There were too many murders across the country.
They were too much like what had happened to his eldest daughter, involving too many of the same people. It had all been bad enough.
And then the discovery that right here in New Orleans a kid had been killed, and it hadn't been an accident, and that kid had been in Scotland as well.
He groaned aloud. He still hadn't reached the girls. The twins were with his next-door neighbor.
He didn't understand what had happened to Liz. Had she been attacked? Had she just acquired a fever and torn off her own clothing in a delirious desperation to get cooler? He ran his fingers through his hair.

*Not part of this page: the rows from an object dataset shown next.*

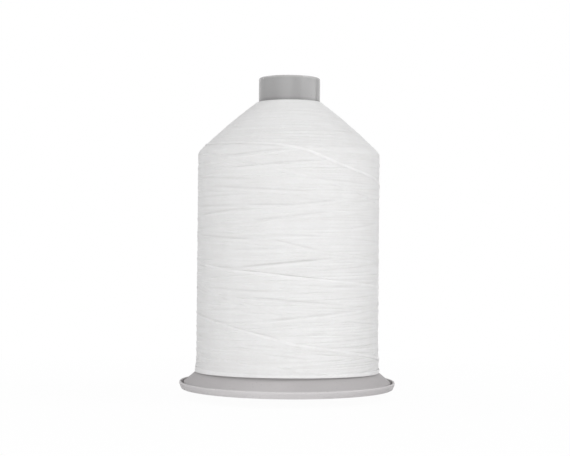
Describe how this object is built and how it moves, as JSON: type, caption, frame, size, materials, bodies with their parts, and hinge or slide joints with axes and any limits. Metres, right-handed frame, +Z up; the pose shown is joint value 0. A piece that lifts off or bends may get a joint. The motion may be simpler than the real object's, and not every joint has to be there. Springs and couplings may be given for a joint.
{
  "type": "waxed thread spool",
  "caption": "King spool of waxed thread: barrel with spindle bore, conical flange, thread package with conical shoulder, and snap base that locks the thread's end.",
  "frame": {"origin": "on the spool's axis, in the plane that the foot ring stands on", "axes": "+Z up along the barrel towards its closed top; X and Y across, with ribs between them"},
  "size_m": [0.084, 0.084, 0.121],
  "materials": {
    "barrel_plastic": "satin moulded, grey",
    "flange_plastic": "satin moulded, grey",
    "base_plastic": "satin moulded, light grey",
    "waxed_thread": "white waxed thread, soft sheen"
  },
  "bodies": {
    "spool": {"barrel": "barrel_plastic", "cone_flange": "flange_plastic", "wound_core": "waxed_thread", "outer_turns": "waxed_thread"},
    "snap_base": {"lock_base": "base_plastic"}
  },
  "joints": [
    {"name": "lock_slide", "type": "slide", "parent": "spool", "child": "snap_base", "axis": [0, 0, -1], "range_m": [0, 0.003]}
  ]
}
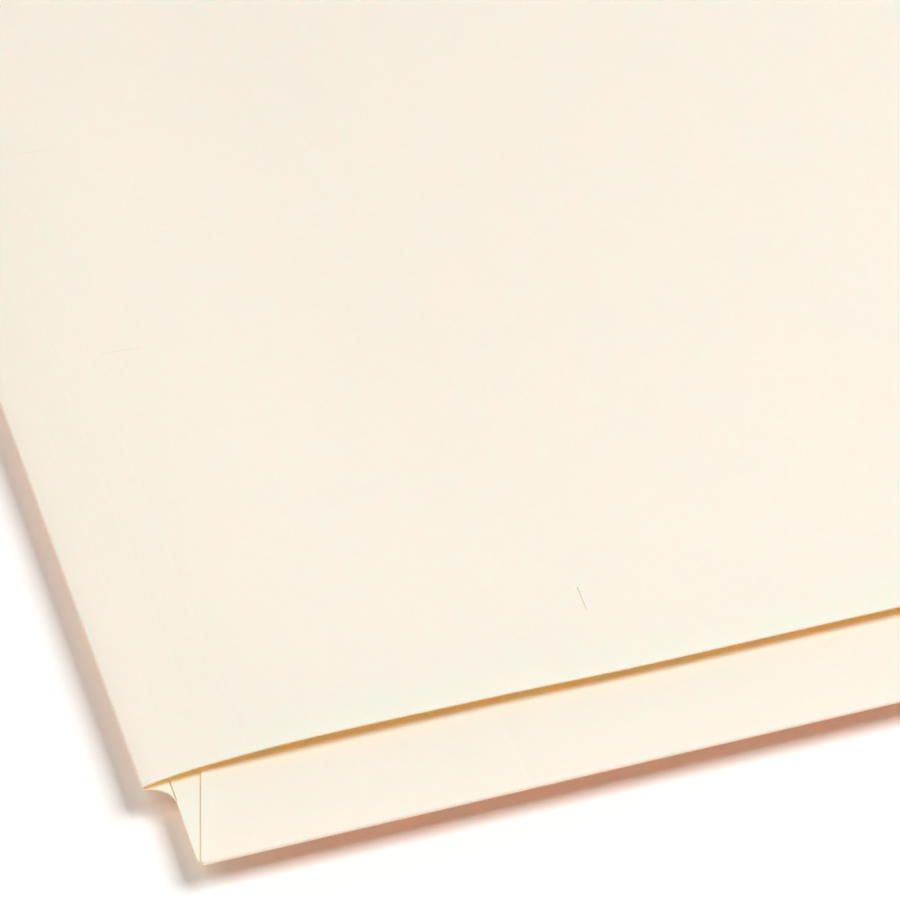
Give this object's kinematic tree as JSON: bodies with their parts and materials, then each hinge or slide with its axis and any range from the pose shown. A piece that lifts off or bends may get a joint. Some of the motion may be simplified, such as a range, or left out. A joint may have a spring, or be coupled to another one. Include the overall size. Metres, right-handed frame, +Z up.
{
  "type": "end-tab fastener folder",
  "caption": "Letter-size manila end-tab file folder, closed, with a doubled end tab, scored fold and bonded prong fasteners with sliding locks inside.",
  "frame": {"origin": "under the middle of the closed folder, on the surface it lies on", "axes": "+X from the fold towards the open side, +Y from the tab end towards the far end, +Z up through the front panel"},
  "size_m": [0.2411, 0.3112, 0.009],
  "materials": {
    "manila_board": "matte uncoated manila board",
    "bonding_paper": "matte paper bonding strip",
    "fastener_steel": "bright tinned steel"
  },
  "bodies": {
    "back": {"back_panel": "manila_board", "tab_flap": "manila_board", "spine_strip": "manila_board", "back_fastener_base": "fastener_steel", "back_bonding_strip": "bonding_paper", "back_compressor_bar": "fastener_steel"},
    "cover": {"front_panel": "manila_board", "front_fastener_base": "fastener_steel", "front_bonding_strip": "bonding_paper", "front_compressor_bar": "fastener_steel"},
    "back_prong_l": {"back_prong_left": "fastener_steel"},
    "back_prong_r": {"back_prong_right": "fastener_steel"},
    "back_lock_l": {"back_lock_left": "fastener_steel"},
    "back_lock_r": {"back_lock_right": "fastener_steel"},
    "cover_prong_l": {"front_prong_left": "fastener_steel"},
    "cover_prong_r": {"front_prong_right": "fastener_steel"},
    "cover_lock_l": {"front_lock_left": "fastener_steel"},
    "cover_lock_r": {"front_lock_right": "fastener_steel"}
  },
  "joints": [
    {"name": "cover_fold", "type": "hinge", "parent": "back", "child": "cover", "pos_m": [-0.12055, 0, 0.00607], "axis": [0, -1, 0], "range_deg": [0, 180]},
    {"name": "back_prong_bend_l", "type": "hinge", "parent": "back", "child": "back_prong_l", "pos_m": [-0.03508, 0.13623, 0.00139], "axis": [0, -1, 0], "range_deg": [0, 90]},
    {"name": "back_prong_bend_r", "type": "hinge", "parent": "back", "child": "back_prong_r", "pos_m": [0.03508, 0.13623, 0.00139], "axis": [0, 1, 0], "range_deg": [0, 90]},
    {"name": "cover_prong_bend_l", "type": "hinge", "parent": "cover", "child": "cover_prong_l", "pos_m": [-0.03508, 0.13623, 0.00307], "axis": [0, 1, 0], "range_deg": [0, 90]},
    {"name": "cover_prong_bend_r", "type": "hinge", "parent": "cover", "child": "cover_prong_r", "pos_m": [0.03508, 0.13623, 0.00307], "axis": [0, -1, 0], "range_deg": [0, 90]},
    {"name": "back_lock_slide_l", "type": "slide", "parent": "back", "child": "back_lock_l", "axis": [-1, 0, 0], "range_m": [0, 0.016]},
    {"name": "back_lock_slide_r", "type": "slide", "parent": "back", "child": "back_lock_r", "axis": [1, 0, 0], "range_m": [0, 0.016]},
    {"name": "cover_lock_slide_l", "type": "slide", "parent": "cover", "child": "cover_lock_l", "axis": [-1, 0, 0], "range_m": [0, 0.016]},
    {"name": "cover_lock_slide_r", "type": "slide", "parent": "cover", "child": "cover_lock_r", "axis": [1, 0, 0], "range_m": [0, 0.016]}
  ],
  "couplings": [
    {"joint": "back_prong_bend_l", "follows": "cover_fold", "ratio": 0.4999},
    {"joint": "back_prong_bend_r", "follows": "cover_fold", "ratio": 0.4999},
    {"joint": "cover_prong_bend_l", "follows": "cover_fold", "ratio": 0.4999},
    {"joint": "cover_prong_bend_r", "follows": "cover_fold", "ratio": 0.4999}
  ]
}
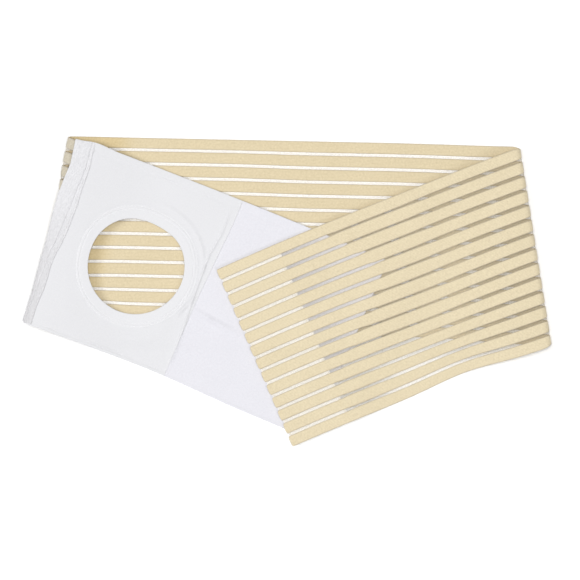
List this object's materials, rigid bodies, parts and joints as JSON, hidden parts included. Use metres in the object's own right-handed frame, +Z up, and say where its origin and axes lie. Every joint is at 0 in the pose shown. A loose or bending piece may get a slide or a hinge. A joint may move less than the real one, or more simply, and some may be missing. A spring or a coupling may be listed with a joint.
{
  "type": "ostomy hernia belt",
  "caption": "Wide ribbed elastic abdominal belt closed and laid flat, with a white front panel that has a round stoma opening and a hook-and-loop closure.",
  "frame": {"origin": "under the middle of the closed belt's bounding box, on the surface that it lies on", "axes": "+X along the back run towards the plain fold, +Y across the band towards its upper edge, +Z up from the surface"},
  "size_m": [0.4904, 0.2814, 0.0153],
  "materials": {
    "webbing": "matte woven elastic ribs with see-through monofilament stripes",
    "panel": "matte smooth white laminated cloth",
    "ring": "matte stitched white facing",
    "loop": "brushed white loop pile",
    "tape": "matte ribbed white binding",
    "hook": "white hook tape"
  },
  "bodies": {
    "root": {"elastic_webbing": "webbing", "stoma_panel": "panel", "stoma_ring": "ring", "loop_panel": "loop", "joining_tape": "tape", "hook_tape": "hook"}
  },
  "joints": []
}
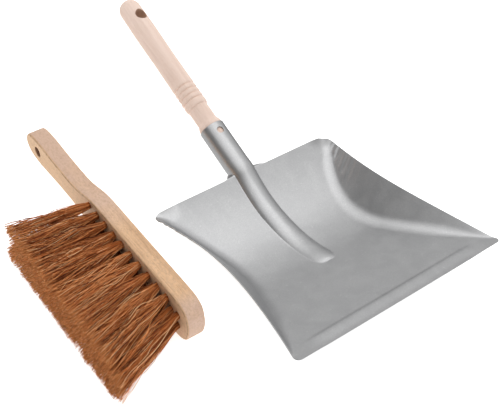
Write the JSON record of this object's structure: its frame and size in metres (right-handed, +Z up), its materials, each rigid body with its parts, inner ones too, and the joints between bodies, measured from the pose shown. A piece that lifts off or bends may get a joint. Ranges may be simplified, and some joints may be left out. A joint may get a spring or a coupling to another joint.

He needed to try his daughters again.
He dialed Shanna's number first. It rang and rang, and then the machine picked up. He set down the receiver. He groaned softly, getting ready to dial Jade's number.
He paused. There was someone standing in front of him. A priest ... his priest, Father Dunwoody. He was sixty, gray-haired, and pleasant mannered. A great priest, a perfect priest, he wore the cloth well.
"Peter, are you all right? You look like hell." He even had the trace of an Irish accent. "Liz is bad. She's in there right now."